• _Direction_: Search the listing for the string "shown" and copy every line that contains it.

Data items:
begin
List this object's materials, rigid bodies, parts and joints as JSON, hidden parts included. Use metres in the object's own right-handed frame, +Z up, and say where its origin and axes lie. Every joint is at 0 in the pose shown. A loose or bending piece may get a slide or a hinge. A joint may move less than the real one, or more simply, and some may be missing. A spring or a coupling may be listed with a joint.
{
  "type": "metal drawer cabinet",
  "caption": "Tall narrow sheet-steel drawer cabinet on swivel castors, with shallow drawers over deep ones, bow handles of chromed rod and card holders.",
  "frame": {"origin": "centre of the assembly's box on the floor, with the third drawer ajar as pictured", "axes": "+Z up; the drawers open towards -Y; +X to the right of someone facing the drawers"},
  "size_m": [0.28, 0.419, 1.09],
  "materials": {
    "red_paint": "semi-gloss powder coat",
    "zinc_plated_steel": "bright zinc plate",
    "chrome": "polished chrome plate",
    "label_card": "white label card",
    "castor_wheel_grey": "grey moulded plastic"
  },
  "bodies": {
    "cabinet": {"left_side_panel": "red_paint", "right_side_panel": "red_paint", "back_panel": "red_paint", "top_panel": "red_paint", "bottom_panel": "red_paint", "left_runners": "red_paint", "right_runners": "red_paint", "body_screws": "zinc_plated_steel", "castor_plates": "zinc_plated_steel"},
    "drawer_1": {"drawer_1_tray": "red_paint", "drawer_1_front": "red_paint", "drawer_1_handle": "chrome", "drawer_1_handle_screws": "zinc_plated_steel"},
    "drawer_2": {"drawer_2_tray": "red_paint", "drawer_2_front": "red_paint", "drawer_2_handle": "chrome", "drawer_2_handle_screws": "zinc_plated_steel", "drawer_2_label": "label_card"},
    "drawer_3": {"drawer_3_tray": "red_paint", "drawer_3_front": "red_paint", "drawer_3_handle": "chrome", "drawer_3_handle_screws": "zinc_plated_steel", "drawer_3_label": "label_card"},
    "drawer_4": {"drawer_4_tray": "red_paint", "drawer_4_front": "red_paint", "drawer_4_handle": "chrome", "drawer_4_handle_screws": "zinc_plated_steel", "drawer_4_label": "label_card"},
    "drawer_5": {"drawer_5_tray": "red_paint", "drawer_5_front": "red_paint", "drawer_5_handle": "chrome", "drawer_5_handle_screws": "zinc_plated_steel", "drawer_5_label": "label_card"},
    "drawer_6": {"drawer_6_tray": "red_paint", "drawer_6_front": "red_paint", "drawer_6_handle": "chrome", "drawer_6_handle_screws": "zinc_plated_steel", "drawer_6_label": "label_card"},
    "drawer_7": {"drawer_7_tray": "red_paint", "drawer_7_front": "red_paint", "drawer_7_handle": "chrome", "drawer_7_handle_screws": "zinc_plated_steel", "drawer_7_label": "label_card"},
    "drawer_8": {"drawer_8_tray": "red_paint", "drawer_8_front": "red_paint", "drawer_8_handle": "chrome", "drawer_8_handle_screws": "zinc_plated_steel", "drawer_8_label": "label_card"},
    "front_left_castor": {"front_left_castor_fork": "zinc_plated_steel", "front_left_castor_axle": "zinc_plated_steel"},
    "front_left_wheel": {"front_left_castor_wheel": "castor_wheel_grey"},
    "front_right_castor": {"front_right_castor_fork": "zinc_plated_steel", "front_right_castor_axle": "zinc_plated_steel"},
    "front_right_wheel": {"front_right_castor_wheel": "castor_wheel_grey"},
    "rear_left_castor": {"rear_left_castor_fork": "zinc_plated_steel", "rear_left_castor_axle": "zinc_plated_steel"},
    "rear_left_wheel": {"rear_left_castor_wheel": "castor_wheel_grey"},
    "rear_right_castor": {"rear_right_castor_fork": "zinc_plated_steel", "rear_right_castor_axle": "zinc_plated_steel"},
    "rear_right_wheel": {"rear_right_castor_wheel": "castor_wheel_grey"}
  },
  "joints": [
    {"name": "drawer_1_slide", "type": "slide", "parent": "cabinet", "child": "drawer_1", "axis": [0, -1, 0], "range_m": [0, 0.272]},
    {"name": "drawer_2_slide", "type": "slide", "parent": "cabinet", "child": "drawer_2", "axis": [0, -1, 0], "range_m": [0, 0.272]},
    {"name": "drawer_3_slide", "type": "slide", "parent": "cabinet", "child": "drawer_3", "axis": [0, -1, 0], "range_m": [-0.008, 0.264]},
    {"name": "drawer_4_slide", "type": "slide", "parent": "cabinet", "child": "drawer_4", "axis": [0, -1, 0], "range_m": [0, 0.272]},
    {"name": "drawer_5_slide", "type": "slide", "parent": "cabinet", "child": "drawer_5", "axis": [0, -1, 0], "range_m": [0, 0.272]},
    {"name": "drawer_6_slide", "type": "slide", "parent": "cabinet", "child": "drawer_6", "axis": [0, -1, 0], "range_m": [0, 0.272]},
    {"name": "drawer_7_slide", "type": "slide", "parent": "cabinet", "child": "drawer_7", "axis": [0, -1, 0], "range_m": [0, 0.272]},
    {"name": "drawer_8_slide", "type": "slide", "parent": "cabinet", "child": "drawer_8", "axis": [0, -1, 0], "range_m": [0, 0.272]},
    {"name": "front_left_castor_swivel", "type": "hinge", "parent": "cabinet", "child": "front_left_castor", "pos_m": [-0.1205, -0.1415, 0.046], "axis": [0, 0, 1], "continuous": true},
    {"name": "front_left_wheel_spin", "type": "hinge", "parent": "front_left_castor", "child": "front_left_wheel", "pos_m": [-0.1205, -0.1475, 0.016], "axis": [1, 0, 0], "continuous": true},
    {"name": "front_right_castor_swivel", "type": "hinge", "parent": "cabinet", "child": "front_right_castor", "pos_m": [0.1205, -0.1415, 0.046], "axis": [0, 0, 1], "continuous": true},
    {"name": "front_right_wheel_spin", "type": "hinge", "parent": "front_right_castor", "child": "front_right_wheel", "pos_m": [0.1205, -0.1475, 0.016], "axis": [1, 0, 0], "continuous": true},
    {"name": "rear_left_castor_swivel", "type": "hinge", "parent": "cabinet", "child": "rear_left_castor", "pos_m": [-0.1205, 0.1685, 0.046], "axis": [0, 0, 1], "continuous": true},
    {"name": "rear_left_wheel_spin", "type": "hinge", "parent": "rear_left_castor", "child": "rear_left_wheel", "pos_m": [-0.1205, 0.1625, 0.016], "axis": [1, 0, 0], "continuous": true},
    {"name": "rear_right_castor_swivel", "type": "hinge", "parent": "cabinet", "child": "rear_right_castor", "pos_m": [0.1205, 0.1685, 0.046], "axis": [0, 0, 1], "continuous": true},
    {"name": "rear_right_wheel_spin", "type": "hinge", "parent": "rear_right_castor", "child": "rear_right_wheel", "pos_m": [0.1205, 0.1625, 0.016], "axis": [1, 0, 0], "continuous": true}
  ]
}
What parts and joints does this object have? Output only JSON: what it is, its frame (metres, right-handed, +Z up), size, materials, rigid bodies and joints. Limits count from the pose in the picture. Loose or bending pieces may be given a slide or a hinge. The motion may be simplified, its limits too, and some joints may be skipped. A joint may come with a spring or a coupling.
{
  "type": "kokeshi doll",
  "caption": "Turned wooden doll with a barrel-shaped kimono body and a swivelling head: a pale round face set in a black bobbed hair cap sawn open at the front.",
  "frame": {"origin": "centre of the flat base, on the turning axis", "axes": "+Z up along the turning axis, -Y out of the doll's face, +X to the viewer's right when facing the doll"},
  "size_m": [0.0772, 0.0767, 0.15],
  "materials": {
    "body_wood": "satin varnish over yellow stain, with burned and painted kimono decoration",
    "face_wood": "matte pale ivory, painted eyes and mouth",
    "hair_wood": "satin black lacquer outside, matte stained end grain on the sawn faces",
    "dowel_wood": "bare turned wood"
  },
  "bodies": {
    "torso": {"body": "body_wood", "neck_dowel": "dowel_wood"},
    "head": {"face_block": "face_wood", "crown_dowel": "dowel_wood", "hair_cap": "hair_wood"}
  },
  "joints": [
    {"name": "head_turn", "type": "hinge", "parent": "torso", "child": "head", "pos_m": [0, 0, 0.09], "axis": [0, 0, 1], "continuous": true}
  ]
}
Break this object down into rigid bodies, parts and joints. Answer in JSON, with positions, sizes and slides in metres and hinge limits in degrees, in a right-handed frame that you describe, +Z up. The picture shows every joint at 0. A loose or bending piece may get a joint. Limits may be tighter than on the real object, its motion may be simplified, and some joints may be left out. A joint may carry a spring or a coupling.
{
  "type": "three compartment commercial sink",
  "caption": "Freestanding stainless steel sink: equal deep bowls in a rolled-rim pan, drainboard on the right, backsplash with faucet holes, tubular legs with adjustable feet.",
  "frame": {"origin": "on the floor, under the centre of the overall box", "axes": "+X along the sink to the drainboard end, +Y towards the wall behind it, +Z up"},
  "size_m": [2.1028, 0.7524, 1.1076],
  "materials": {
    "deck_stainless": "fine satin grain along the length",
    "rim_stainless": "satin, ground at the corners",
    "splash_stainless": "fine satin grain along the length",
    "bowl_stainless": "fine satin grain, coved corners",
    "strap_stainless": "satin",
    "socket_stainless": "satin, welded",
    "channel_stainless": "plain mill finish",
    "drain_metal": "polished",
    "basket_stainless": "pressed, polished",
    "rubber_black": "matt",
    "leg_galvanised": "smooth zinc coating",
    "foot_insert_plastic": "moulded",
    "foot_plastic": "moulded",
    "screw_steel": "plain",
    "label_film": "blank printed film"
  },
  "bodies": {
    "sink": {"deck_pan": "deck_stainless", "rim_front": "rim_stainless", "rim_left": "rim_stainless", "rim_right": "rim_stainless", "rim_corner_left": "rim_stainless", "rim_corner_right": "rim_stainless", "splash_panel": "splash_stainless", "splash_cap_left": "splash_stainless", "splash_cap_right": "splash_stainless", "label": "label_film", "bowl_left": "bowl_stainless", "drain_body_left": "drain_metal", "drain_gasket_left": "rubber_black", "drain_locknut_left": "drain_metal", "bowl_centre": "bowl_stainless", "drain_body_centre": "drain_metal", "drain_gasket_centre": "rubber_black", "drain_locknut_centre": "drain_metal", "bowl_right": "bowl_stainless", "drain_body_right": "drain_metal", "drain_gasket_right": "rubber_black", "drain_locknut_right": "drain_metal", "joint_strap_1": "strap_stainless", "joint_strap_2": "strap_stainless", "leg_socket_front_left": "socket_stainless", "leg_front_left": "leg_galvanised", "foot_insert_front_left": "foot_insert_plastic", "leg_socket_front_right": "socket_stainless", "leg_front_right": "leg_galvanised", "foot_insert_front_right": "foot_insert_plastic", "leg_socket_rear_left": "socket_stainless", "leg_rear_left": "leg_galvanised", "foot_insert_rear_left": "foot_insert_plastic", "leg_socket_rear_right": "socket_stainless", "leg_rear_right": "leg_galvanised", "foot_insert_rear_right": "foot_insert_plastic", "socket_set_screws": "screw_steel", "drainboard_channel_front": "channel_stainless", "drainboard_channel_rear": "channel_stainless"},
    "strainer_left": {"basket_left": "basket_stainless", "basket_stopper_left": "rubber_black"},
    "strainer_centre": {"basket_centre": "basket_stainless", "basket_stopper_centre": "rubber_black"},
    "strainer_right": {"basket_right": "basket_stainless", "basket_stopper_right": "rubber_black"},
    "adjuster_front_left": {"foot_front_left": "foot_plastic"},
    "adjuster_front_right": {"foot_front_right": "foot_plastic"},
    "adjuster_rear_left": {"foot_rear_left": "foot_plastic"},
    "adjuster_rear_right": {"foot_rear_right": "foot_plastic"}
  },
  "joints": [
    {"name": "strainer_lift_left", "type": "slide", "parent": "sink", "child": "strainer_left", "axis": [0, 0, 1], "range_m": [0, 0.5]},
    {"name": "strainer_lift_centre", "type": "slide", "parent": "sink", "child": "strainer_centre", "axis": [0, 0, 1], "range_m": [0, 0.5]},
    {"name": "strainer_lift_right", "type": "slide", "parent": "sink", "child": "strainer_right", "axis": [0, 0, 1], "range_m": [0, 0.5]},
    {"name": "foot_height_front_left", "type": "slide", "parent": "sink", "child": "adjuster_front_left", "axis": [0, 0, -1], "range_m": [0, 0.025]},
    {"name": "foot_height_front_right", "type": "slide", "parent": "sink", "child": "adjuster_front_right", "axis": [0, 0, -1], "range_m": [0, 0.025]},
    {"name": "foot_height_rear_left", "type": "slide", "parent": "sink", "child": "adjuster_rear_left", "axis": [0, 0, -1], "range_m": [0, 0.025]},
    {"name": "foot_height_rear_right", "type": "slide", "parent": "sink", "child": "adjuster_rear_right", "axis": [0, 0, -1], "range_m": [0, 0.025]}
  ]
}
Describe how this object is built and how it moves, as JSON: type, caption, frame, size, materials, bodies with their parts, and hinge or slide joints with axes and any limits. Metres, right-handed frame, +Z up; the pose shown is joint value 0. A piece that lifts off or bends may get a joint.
end
• _The answer_:
List this object's materials, rigid bodies, parts and joints as JSON, hidden parts included. Use metres in the object's own right-handed frame, +Z up, and say where its origin and axes lie. Every joint is at 0 in the pose shown. A loose or bending piece may get a slide or a hinge. A joint may move less than the real one, or more simply, and some may be missing. A spring or a coupling may be listed with a joint.
Describe how this object is built and how it moves, as JSON: type, caption, frame, size, materials, bodies with their parts, and hinge or slide joints with axes and any limits. Metres, right-handed frame, +Z up; the pose shown is joint value 0. A piece that lifts off or bends may get a joint.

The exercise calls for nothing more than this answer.